E N el variado catálogo de jesuitas del sevillano colegio Portaceli, durante los años de la Transición, destacaba el padre Huelin, malagueño hijo del Vaticano II, de maneras mundanas, suave progresismo y estilo suarista, siempre con una blazer azul y dispuesto a desenfundar en cualquier momento el paquete de tabaco. Carlos Huelin fue una leyenda en Portaceli y entre una cierta Sevilla, un hombre que supo conectar con su tiempo y renovar el mensaje evangélico e ignaciano en unas homilías frescas y directas que -cosa que muy pocas veces he vuelto a ver- captaban magnéticamente la atención de niños y mayores. Claro que, como cualquier pedagogo, tuvo sus víctimas, alumnos inadaptados o disidentes que no terminaron de amoldarse. Es algo que siempre ocurre, pero sería muy miserable no reconocer la fecundidad de su vida.

El padre Huelin perteneció a esa generación de jesuitas que revolucionó los colegios de la Compañía, centros que renunciaron a su condición elitista para abrirse al amplio abanico social.

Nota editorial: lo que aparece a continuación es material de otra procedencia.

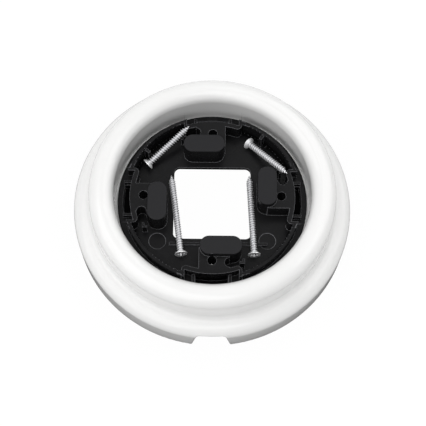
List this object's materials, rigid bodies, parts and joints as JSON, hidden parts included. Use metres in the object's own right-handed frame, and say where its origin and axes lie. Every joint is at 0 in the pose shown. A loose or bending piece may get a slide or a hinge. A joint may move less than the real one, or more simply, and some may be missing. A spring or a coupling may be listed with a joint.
{
  "type": "surface mounting frame for a wall socket",
  "caption": "Round stepped porcelain surround with a moulded fixing plate seated in its throat, a cable notch in the foot and loose screws lying in the plate.",
  "frame": {"origin": "centre of the round foot, in the plane of the wall that the frame is fixed to", "axes": "+Z along the frame's axis, away from the wall and out of the throat; -Y towards the cable notch"},
  "size_m": [0.1224, 0.122, 0.034],
  "materials": {
    "porcelain": "glossy white glaze",
    "black_plastic": "moulded, semi-gloss black",
    "zinc_steel": "bright zinc plating"
  },
  "bodies": {
    "root": {"porcelain_surround": "porcelain", "mounting_plate": "black_plastic", "long_screw_left": "zinc_steel", "long_screw_right": "zinc_steel", "short_screw_left": "zinc_steel", "short_screw_right": "zinc_steel"}
  },
  "joints": []
}
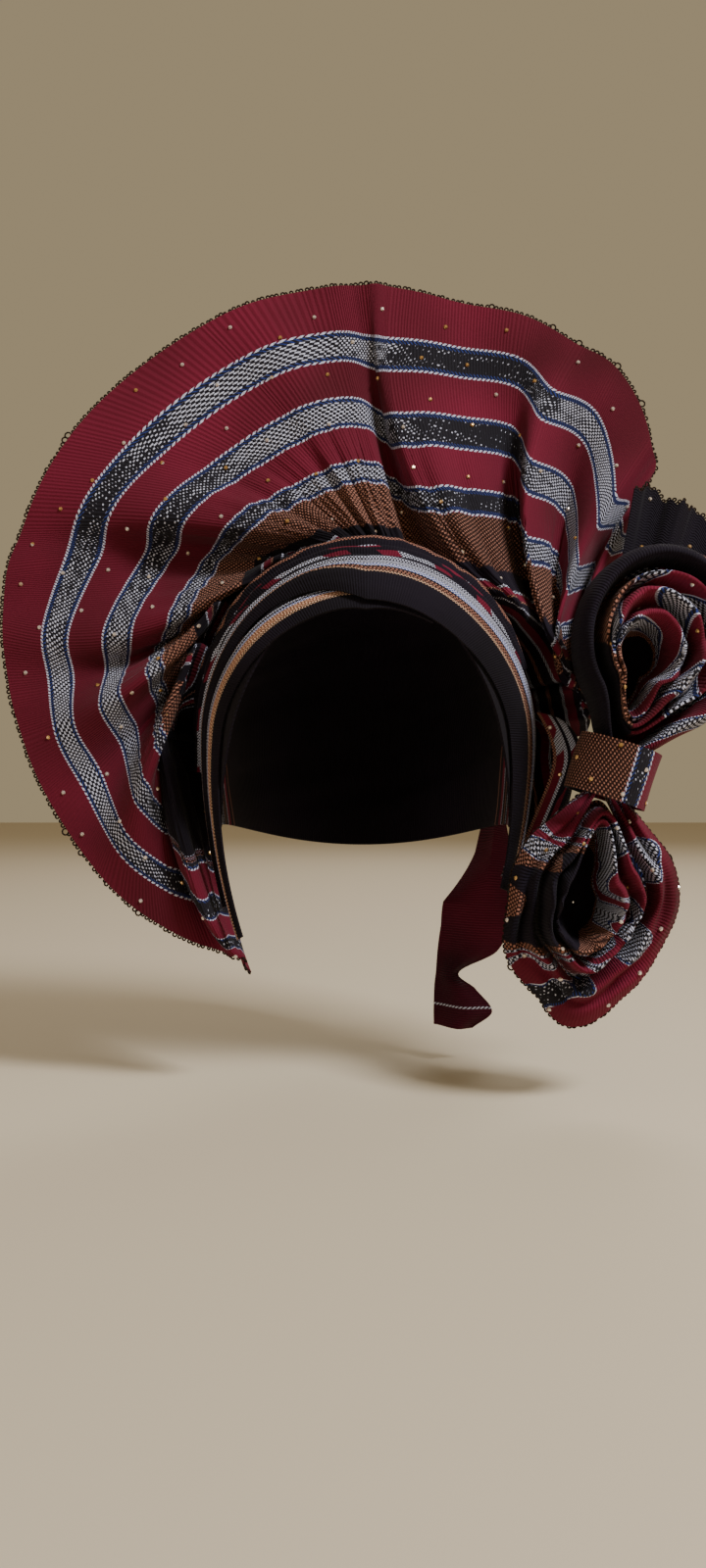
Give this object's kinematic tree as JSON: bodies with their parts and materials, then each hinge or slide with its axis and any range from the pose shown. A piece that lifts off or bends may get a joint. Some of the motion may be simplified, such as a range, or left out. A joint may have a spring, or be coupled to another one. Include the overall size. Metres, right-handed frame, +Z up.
{
  "type": "tied gele head tie",
  "caption": "tied head tie of striped hand-woven cloth: a pleated fan behind the head, crossed pleats round the face and a two-part bow at the wearer's left",
  "frame": {"origin": "the head_seat mount: the middle of the wearer's head at the level of the cloth's edge on the brow", "axes": "+Z is up through the crown, -Y is the way the face looks, +X is the wearer's left, where the bow is tied"},
  "size_m": [0.3627, 0.1929, 0.3917],
  "materials": {
    "red_cloth": "dark red hand-woven cotton, matt",
    "tan_cloth": "copper and brown twill band of the cloth, slightly shiny thread",
    "navy_cloth": "near-black navy plain weave, matt",
    "stripe_cloth": "pale blue-grey stripe weave on navy"
  },
  "bodies": {
    "root": {"head_wrap": "navy_cloth", "fan": "red_cloth", "left_pleat": "stripe_cloth", "right_pleat": "stripe_cloth", "crown_wrap": "navy_cloth", "side_folds": "navy_cloth", "upper_loop_outer": "navy_cloth", "upper_loop_inner": "tan_cloth", "lower_loop_outer": "red_cloth", "lower_loop_inner": "tan_cloth", "knot_band": "tan_cloth", "bow_end": "navy_cloth", "neck_tail": "red_cloth"}
  },
  "joints": []
}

En aquel Portaceli de los años 70 y 80 las aulas estaban pobladas por hijos de ricos burgueses y nobles titulados, pero también de obreros o de las múltiples escalas de la clase media. Todos juntos y revueltos, sin distinción alguna, como colegas en el estricto sentido de la palabra. Cuando llegó el modelo de la educación concertada, los jesuitas lo acogieron como una oportunidad de consolidar esta línea de apertura, de trabajar en la democratización de la enseñanza en España, no como una manera de ordeñar una teta del Estado que no necesitaban para nada. No se asaltó ningún cielo, pero se trabajó por una educación más igualitaria y se ahorró mucho dinero a las arcas públicas.

Recordamos estas cosas cuando la Ley Celaá, siguiendo una obsesión de la izquierda radical, vuelve a poner en el punto de mira a la educación concertada, intentando cortar sus vías de financiación y estigmatizándola, paradójicamente, como un modelo parásito y elitista, cuando es exactamente lo contrario. Lo hace, además, de forma artera, sabiendo que el dilatadísimo estado de alarma impide la alta capacidad de movilización que tiene la ciudadanía católica. Poco durará esta ley sectaria, pero hará un daño enorme en el entramado escolar del país.

Por varios testimonios supimos que el último destino del padre Huelin antes de su muerte, en 2011, fue una parroquia en la perifera más dura de Almería, trabajando sin descanso por los más necesitados. Personas como Echenique, que ni siquiera pagan la seguridad social de sus empleados, no pueden comprender una vida así. Se limitan a teorizar y a fracturar la sociedad.